Fuji Superia X-tra 400 shot at 200 in a Minolta XD5 with a third-party “macro” zoom and a 2X teleconverter, then developed in Clayton F76+.
Nicotine and objectification. What could be more American? Oh wait, this part is usually a photography truism.
An interesting way to observe people is to study the space they occupy. This is from a friend’s desk. The items were actually props for an art project. Moments later (or before- I just developed this on Monday but I shot it more than a month ago, so I really have no idea), I stepped on a bowl of watercolor paint and spilled it on her carpet.
Agfapan APX400 in my K1000, Clayton F76+ diluted 1+19 with the time slightly reduced to decrease contrast.

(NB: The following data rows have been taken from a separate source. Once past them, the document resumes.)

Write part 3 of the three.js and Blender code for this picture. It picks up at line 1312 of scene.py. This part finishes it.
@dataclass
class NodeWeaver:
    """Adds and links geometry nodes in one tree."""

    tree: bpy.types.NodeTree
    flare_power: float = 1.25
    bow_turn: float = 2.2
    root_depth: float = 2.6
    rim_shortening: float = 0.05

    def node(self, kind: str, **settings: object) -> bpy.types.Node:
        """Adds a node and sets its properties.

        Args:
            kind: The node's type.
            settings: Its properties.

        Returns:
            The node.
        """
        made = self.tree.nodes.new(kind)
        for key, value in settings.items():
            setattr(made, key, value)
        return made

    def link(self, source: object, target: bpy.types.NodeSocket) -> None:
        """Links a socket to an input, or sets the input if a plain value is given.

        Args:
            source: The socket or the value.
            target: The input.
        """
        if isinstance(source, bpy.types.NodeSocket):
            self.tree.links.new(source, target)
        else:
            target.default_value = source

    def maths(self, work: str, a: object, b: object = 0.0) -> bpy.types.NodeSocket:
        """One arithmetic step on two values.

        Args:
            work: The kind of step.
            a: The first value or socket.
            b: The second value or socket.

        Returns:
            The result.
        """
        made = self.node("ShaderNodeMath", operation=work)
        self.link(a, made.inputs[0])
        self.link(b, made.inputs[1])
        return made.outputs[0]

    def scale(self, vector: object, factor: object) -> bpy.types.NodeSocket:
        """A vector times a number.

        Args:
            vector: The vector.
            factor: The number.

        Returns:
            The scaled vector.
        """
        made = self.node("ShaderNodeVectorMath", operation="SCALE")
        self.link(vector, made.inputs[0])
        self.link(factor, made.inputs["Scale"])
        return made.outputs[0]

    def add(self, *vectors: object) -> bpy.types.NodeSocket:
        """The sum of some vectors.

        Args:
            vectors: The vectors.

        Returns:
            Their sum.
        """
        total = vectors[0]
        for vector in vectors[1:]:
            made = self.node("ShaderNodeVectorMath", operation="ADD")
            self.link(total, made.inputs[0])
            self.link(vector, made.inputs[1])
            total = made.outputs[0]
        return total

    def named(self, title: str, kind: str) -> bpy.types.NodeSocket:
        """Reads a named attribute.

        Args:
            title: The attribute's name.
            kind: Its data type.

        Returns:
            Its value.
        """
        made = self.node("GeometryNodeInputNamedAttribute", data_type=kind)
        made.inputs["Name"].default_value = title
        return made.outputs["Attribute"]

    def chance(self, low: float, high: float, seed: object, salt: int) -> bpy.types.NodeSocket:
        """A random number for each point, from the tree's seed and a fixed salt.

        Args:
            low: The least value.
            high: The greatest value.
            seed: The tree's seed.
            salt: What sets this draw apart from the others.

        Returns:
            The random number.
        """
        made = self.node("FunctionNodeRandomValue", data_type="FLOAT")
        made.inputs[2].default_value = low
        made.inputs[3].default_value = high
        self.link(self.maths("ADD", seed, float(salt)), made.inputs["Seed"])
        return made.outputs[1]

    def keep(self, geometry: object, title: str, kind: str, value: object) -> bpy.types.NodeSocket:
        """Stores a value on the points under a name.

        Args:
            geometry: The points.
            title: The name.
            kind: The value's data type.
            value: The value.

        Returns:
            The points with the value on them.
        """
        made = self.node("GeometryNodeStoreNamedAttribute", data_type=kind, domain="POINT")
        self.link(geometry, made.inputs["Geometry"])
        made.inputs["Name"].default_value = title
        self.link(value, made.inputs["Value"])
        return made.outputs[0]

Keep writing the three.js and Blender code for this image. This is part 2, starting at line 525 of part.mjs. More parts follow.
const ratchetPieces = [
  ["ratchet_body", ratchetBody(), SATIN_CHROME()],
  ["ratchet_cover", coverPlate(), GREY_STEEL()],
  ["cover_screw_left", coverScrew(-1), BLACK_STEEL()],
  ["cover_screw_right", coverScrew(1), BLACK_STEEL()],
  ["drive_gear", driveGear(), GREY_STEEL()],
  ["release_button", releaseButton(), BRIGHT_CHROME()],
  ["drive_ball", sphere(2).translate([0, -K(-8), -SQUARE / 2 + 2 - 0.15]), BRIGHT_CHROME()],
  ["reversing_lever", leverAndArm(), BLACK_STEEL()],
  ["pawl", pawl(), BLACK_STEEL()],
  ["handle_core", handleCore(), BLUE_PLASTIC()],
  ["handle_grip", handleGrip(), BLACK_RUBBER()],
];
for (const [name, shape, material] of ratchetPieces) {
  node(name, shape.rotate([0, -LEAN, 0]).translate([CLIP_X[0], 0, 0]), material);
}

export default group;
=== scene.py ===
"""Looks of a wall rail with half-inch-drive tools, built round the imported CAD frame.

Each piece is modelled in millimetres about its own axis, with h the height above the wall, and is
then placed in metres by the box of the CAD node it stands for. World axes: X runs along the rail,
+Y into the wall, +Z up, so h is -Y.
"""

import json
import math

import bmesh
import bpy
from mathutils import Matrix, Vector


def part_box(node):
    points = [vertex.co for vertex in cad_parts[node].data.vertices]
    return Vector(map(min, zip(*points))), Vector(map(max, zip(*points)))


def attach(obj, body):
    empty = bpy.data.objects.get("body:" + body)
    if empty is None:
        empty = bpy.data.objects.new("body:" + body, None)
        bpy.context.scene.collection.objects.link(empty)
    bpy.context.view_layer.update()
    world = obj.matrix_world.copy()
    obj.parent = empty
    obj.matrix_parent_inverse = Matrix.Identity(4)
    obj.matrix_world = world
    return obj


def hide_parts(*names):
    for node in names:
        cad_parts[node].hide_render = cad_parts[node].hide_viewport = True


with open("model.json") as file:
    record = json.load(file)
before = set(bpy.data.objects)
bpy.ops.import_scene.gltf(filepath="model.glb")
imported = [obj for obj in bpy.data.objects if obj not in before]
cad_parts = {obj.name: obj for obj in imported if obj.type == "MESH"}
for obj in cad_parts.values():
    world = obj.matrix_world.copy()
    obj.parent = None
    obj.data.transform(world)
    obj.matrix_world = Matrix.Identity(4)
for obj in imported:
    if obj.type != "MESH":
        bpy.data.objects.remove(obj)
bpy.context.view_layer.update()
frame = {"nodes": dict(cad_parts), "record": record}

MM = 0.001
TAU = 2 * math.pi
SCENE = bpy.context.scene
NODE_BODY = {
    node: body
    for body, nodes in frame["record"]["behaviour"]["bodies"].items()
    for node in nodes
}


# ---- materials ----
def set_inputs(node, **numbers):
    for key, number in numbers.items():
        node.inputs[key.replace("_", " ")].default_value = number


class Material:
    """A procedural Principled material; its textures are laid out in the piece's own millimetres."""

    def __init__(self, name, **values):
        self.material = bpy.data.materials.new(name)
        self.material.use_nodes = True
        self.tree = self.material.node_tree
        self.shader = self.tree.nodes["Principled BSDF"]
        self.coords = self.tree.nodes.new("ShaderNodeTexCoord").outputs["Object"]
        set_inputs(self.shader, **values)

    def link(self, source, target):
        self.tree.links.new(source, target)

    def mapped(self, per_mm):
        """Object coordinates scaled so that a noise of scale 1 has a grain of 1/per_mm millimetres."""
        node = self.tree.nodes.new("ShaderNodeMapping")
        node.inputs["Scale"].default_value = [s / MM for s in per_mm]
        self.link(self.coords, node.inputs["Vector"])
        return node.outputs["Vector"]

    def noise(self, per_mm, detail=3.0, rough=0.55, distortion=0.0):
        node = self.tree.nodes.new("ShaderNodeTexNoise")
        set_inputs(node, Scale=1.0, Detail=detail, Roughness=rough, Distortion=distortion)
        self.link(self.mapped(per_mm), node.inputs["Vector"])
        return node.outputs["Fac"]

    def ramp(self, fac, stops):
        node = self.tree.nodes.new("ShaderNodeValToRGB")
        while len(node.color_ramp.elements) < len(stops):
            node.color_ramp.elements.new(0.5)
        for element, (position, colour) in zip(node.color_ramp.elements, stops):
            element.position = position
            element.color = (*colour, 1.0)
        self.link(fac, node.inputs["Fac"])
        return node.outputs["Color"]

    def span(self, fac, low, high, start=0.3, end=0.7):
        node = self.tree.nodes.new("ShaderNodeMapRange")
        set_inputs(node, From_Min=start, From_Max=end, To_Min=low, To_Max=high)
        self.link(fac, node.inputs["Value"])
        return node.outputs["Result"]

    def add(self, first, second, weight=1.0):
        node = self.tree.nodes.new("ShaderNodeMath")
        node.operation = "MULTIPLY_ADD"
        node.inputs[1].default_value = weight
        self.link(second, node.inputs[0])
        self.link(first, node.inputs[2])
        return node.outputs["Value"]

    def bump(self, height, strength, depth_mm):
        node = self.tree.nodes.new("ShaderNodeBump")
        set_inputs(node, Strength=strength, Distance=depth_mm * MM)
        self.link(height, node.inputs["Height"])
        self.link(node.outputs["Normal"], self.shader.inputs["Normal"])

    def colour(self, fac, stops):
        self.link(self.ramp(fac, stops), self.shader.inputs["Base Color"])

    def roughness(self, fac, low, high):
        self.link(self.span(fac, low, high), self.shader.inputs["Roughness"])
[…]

Intended as an experiment in making more scannable negatives.
Another happy accident.
I’ve been playing with my new film scanner lately, trying to get negative scans that aren’t disappointing on every level. For various reasons (mostly their lack of translucence compared to print films), traditional black and white negatives are notorious for scanning poorly. Many solutions have been proposed (and many photographers swear by various combinations), and I’m trying to stumble my way through some of them to find a process that works for me.
The Digital Image Enhancement Engine (DICE) scanner technology that allows dust-, scratch-, and generally blemish-free scans of color negatives does not work with black and white negatives. However, in my experimenting with software settings, I gave it a shot without thinking. This was the result.
As usual with my “weird looking” posts, this is not some bizarre Photoshop filter. This is the original scan, with only a minor exposure adjustment.
Agfa APX400, Clayton F76+, my K1000’s questionable meter, and scanner serendipity.
Photography is serendipitous.
Holga photography (and “toy camera” photography in general) is often described as a serendipitous art form. While this is certainly true, I don’t quite think it’s fair. All photography is serendipitous, at least for those of us inexperienced enough to suffer the inconvenience of not being able to transfer images perfectly from our mind’s eye to our chosen medium (a 35mm negative, a digital sensor, a piece of 8×10 print paper in a pinhole camera).
Pentax digital system, perhaps a remote strobe, and some headlights contributing to my lighting.
This is another cross processed shot. The thick film base that my methods don’t clear necessitates drastic steps to get the darks back, which results in the lovely artifacts on this image.
There’s just something about this one that I like.
Pentax K1000, Fuji Superia X-tra 400 cross processed in F76+.